Wheeler's announcement comes after months of criticism leveled at police across the country for using tear gas to control crowds at Black Lives Matter protests.
In June, Wheeler ordered police to curb the use of tear gas shortly after the American Civil Liberties Union Oregon sent a letter to Oregon's mayors, city managers and police chiefs urging them to ban the use of tear gas and flash bang devices.
At the time, Wheeler said he directed Portland Police Chief Jami Resch to only use tear gas if "there is a serious and immediate threat to life safety, and there is no other viable alternative for dispersal."
Protesters in Oregon's largest city have sometimes clashed with law enforcement during the nightly demonstrations. The protesters want city officials to slash the police budget and reallocate that money to Black residents and businesses. Some are also demanding Wheeler's resignation.
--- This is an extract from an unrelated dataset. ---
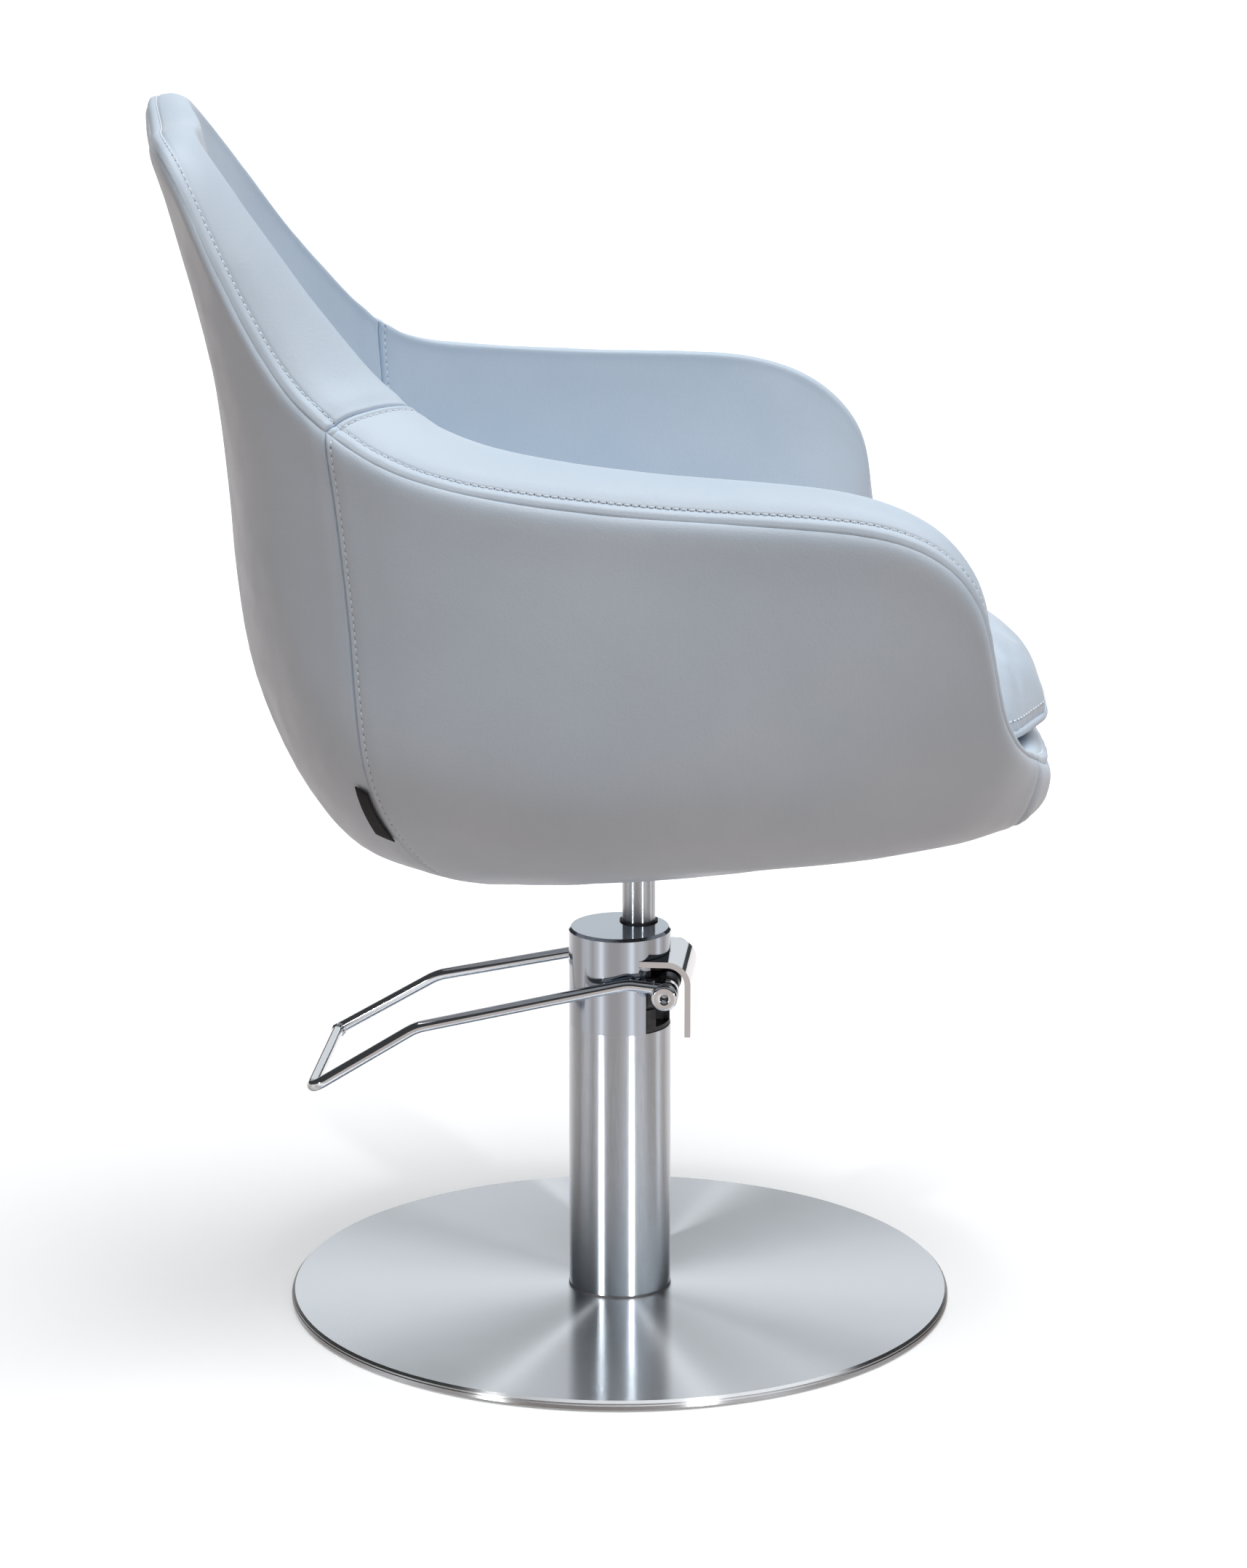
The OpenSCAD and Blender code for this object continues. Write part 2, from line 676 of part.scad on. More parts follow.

Some have broken windows, set small fires, punctured police car tires, and pelted officers with rocks and frozen water bottles. Wheeler recently moved after protesters targeted his apartment building, breaking windows and setting a fire in a business on the ground floor.
Wheeler said he still expects police to arrest anyone engaged in criminal activity and for the criminal justice system to "hold those individuals accountable."
"It’s time for everyone to reduce the violence in our community," he said Thursday. "Arson, vandalism, and violence are not going to drive change in this community."